Tyce DiOrio is choreographing a jazz routine for them that's a "magic carpet ride." The title of this song is "Funkier than a Mosquito's Tweeter." I have no idea what that means, but it's making me laugh a lot. The dance is done entirely on a large, square Oriental carpet. It kind of makes me think of a gymnastics floor routine, in that I wonder if they'll lose points for going out of bonds.
Misty says Jessica "can move," but that Stanley kind of overdoes it with the face sometimes. She also says that when Stanley's at his most extended, that's when he shines. Mary compliments Stanley's lack of fear when he goes for his jumps. She tells Jessica her dancing speaks for itself and she doesn't need to oversell it with her face. Nigel worries about Jessica's "overaction" with her face. I don't know why the judges are surprised by this, given that every single routine we saw from her in auditions was stripper level of "Want me! Want me!

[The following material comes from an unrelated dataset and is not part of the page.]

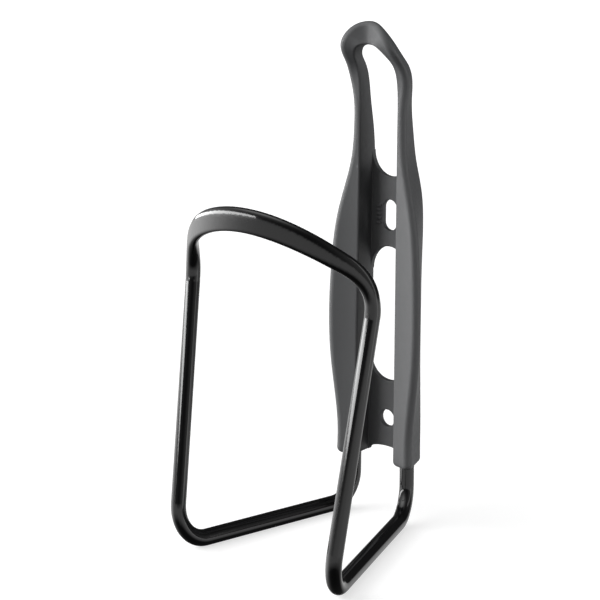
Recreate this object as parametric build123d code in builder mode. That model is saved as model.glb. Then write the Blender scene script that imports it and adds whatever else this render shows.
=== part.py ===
"""Bicycle water bottle cage: an aluminium wire hoop held in a moulded plastic spine.

Frame: +Z up along the bottle, the bottle side faces -Y, the bicycle tube side faces +Y.
The origin is the centre of the round lower bolt hole, on the face that meets the bicycle.
All lengths are millimetres.
"""

from build123d import *
from math import pi, sin, sqrt
import os

os.makedirs("parts", exist_ok=True)

# ---------------------------------------------------------------- driving dimensions

# the bottle the cage is made for
BOTTLE_RADIUS = 36.5
BOTTLE_AXIS_Y = -46.1
# free space between the bottle and the spine's front edges
BOTTLE_CLEARANCE = 0.2

# bolt holes in the bicycle tube: M5 bosses, 64 mm apart
BOLT_SPACING = 64.0
BOLT_HOLE_RADIUS = 2.65
SLOT_LENGTH = 10.0

# wire hoop
WIRE_RADIUS = 2.3
SOCKET_X = 9.85
SOCKET_Y = -5.85
HOOP_FLOOR_Z = -26.0
SOCKET_BEND_RADIUS = 9.0
FRONT_CORNER = (27.0, -76.4, HOOP_FLOOR_Z)
FRONT_BEND_RADIUS = 10.0
# the legs' tops and the corners they bend at, across the cage and up it
LEG_TOP = (32.6, 47.0)
LEG_CORNER = (33.4, 57.2)
BAND_ARCH_START_X = 28.0
BAND_ARCH_RADIUS = 43.5
BAND_TOP_Z = 72.0
BAND_WIDTH = 7.0
# the band's middle line; its inner face lies a fifth of a millimetre inside the bottle's
# surface, so that the hoop springs open and grips
BAND_STANDOFF = 1.1
BAND_RADIUS = BOTTLE_RADIUS + BAND_STANDOFF

# spine
WEB_FRONT_Y = -2.0
RAIL_BOTTOM_Z = -11.2
SOCKET_DEPTH = 19.0
RAIL_INNER_X = 7.0
# the webs run a little way into the rails
WEB_HALF_WIDTH = 8.2
# bottom edge, top edge, then how far each edge's round end climbs the rails
LOWER_WEB = (-8.6, 11.6, 2.4, 6.5)
UPPER_WEB = (54.0, 76.4, 8.0, 8.0)
RIB_X = 4.1
RIB_LENGTH = 1.6
RIB_PITCH = 1.4
RIB_COUNT = 5
RIB_HEIGHT = 0.35

# groove that anchors each wire end in its socket
GROOVE_Z = 2.0
GROOVE_WIDTH = 1.6
GROOVE_CORE_RADIUS = 1.9


# ---------------------------------------------------------------- wire hoop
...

Want me!"
Bridget tells us Emilio practiced taekwondo for 10 years and got his black belt at age 12. We then find out that Bridget goes to renaissance fairs and has a wand because she's a wizard.

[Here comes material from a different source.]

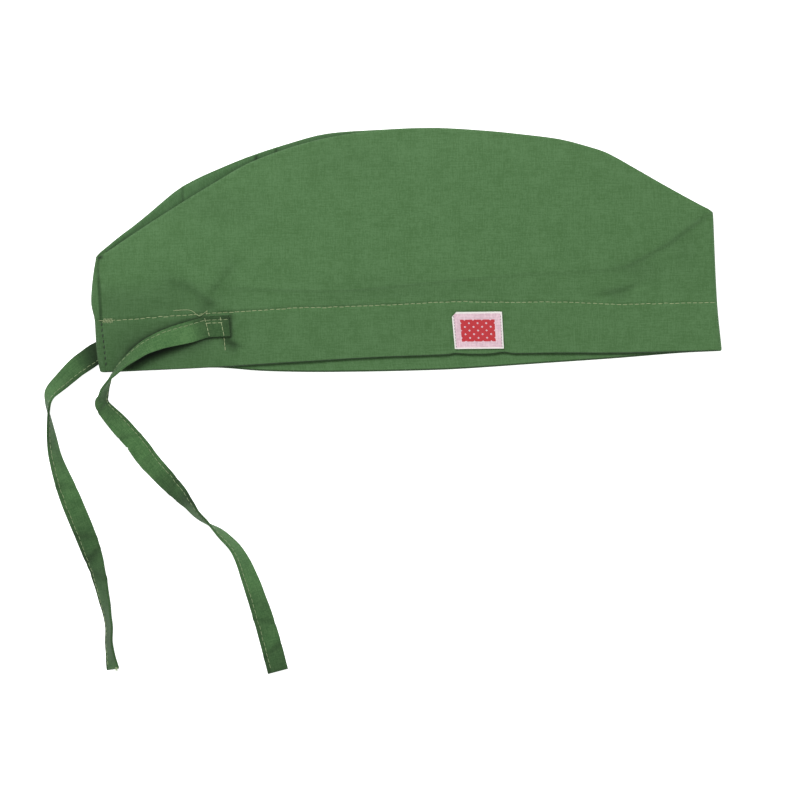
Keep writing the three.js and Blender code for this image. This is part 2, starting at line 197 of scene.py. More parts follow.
hem_edge = {side: smooth_line(rows) for side, rows in HEM_EDGE.items()}
crown_seam = {side: smooth_line(rows) for side, rows in SEAM.items()}
tuck_fold = {side: smooth_line(rows) for side, rows in TUCK_FOLD.items()}
stitch_line, back_fold, front_fold, back_seam, near_rise = (
    smooth_line(rows) for rows in (STITCH_LINE, BACK_FOLD, FRONT_FOLD, BACK_SEAM, NEAR_RISE)
)


def levels(side, along):
    """The heights on the table of a side's hem edge, stitching, tucked fold and crown seam."""
    edge = y_at(hem_edge[side](along))
    stitching = y_at(stitch_line(along)) if side == "near" else edge + HEM_DEPTH
    return edge, stitching, y_at(tuck_fold[side](along)), y_at(crown_seam[side](along))


def near_station(along, y):
    """The near side's station at a height on the table."""
    rows = levels("near", along)
    i = 0 if y < rows[1] else 1 if y < rows[2] else 2
    return min(max(i + (y - rows[i]) / (rows[i + 1] - rows[i]), 0), LAST_STATION)


def side_ends(y):
    """Where a side's flat part begins and ends at a height on the table, inside the round folds."""
    return x_at(back_fold(up_at(y))) + FOLD_RADIUS, x_at(front_fold(up_at(y))) - FOLD_RADIUS


def tie_room(along, station):
    """How far the cap is lifted by the tie under it."""
    return TIE_LIFT * (1 - ease(along, *LIFT_END_ALONG)) * (1 - ease(station, *LIFT_END_STATION))


def plain_height(along, station, share):
    """The height of the near side's outside without its creases, at a share of the way along it."""
    level = 1 - abs(2 * share - 1) ** RISE_FLATNESS
    return tie_room(along, station) + FOLD_STACK + GREATEST_RISE * near_rise(station) * level


# Creases of the near side. kind is step, ridge or ditch; height and width are in millimetres; each
# point of a line is (along, up, strength), and a step is high on the upper side of its line and falls
# off again over fall millimetres.
CREASES = [
    dict(kind="step", height=2.2, width=2.0, fall=18, line=[
        (0.986, 0.663, 0.8), (0.961, 0.613, 1), (0.918, 0.528, 1), (0.886, 0.483, 0.9),
        (0.851, 0.434, 0.7), (0.799, 0.415, 0.3), (0.696, 0.403, 0.16), (0.537, 0.37, 0.16),
        (0.426, 0.341, 0.1), (0.36, 0.325, 0),
    ]),
    dict(kind="ditch", height=1.9, width=3.4, line=[
        (0.185, 0.268, 1), (0.157, 0.312, 0.95), (0.125, 0.355, 0.7), (0.093, 0.44, 0),
    ]),
    dict(kind="ridge", height=1.0, width=2.6, line=[
        (0.19, 0.3, 1), (0.165, 0.355, 0.7), (0.138, 0.43, 0),
    ]),
    dict(kind="ditch", height=1.8, width=2.8, line=[
        (0.19, 0.275, 0.6), (0.2, 0.33, 1), (0.222, 0.4, 0.65), (0.245, 0.47, 0),
    ]),
    dict(kind="ditch", height=1.3, width=2.8, line=[
        (0.152, 0.26, 0.8), (0.11, 0.262, 0.5), (0.07, 0.28, 0),
    ]),
    dict(kind="ditch", height=2.2, width=1.1, line=[
        (0.214, 0.135, 0.4), (0.222, 0.118, 1), (0.234, 0.1, 0.6), (0.25, 0.088, 0),
    ]),
    dict(kind="ditch", height=1.6, width=1.0, line=[
        (0.213, 0.118, 0.3), (0.219, 0.1, 1), (0.224, 0.083, 0),
    ]),
    dict(kind="ditch", height=1.7, width=2.2, line=[
        (0.79, 0.3, 0), (0.816, 0.31, 0.8), (0.851, 0.329, 1), (0.885, 0.37, 0),
    ]),
    dict(kind="ridge", height=0.6, width=1.1, line=[
        (along, up - 0.012, 1) for along, up in SEAM["near"][1:-1]
    ]),
    dict(kind="ditch", height=0.5, width=5, line=[
        (0.735, 0.82, 0), (0.77, 0.76, 0.9), (0.81, 0.66, 0.9), (0.838, 0.54, 0),
    ]),
    dict(kind="ditch", height=0.6, width=7, line=[
        (0.455, 0.6, 0), (0.5, 0.57, 1), (0.545, 0.55, 0.8), (0.585, 0.57, 0),
    ]),
    dict(kind="ditch", height=0.6, width=6, line=[
        (0.36, 0.83, 0), (0.43, 0.885, 0.8), (0.5, 0.92, 1), (0.585, 0.9, 0),
    ]),
    dict(kind="ridge", height=0.5, width=6, line=[
        (0.06, 0.36, 0.3), (0.1, 0.5, 0.8), (0.16, 0.6, 0.6), (0.25, 0.66, 0),
    ]),
    dict(kind="ditch", height=0.3, width=2.2, line=[
        (0.331, 0.378, 0.2), (0.328, 0.33, 0.9), (0.322, 0.28, 0.3),
    ]),
    dict(kind="step", height=-0.35, width=1.2, fall=20, line=[
        (0.03, 0.232, 0.4), (0.129, 0.248, 1), (0.331, 0.281, 1), (0.58, 0.305, 1),
        (0.743, 0.304, 1), (0.97, 0.303, 1),
    ]),
]
STEP_FOOT = 0.35  # how much of its width a step needs to rise
for crease in CREASES:
    crease["line"] = [(x_at(along), y_at(up), strength) for along, up, strength in crease["line"]]
    crease["reach"] = 3 * max(crease["width"], crease.get("fall", 0)) * MM
    crease["from"] = min(point[0] for point in crease["line"]) - crease["reach"]
    crease["to"] = max(point[0] for point in crease["line"]) + crease["reach"]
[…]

They're doing a jive routine choreographed by Pasha Kovalev (Season 3 contestant) and Anya Garnis (Season 2 contestant). At one point, Emilio drops Bridget on her butt; she gets revenge later by accidentally elbowing him in the face. Luckily it doesn't rebreak his nose. It's a cute routine, but Emilio has a hard time at one point with a slide through Bridget's legs. I don't know if she wasn't standing correctly or if his aim was off.
Mary's happy, and says welcome back to Pasha and Anya. Mary lets us know that it was Anya who first inspired the "hot tamale train." Mary says that Bridget really captured the technique of the jive, Emilio not so much. Nigel is heartbroken that these two are in the bottom six this week. Misty calls Bridget "perfection" tonight.
Emily is a spear fisher and Teddy is super competitive at board games. I love him even more. These two have a Tyce DiOrio contemporary routine. It ends with a prolonged amount of rolling around on the floor. They're both obviously overcome with emotion at the end; Emily even looks like she's tearing up.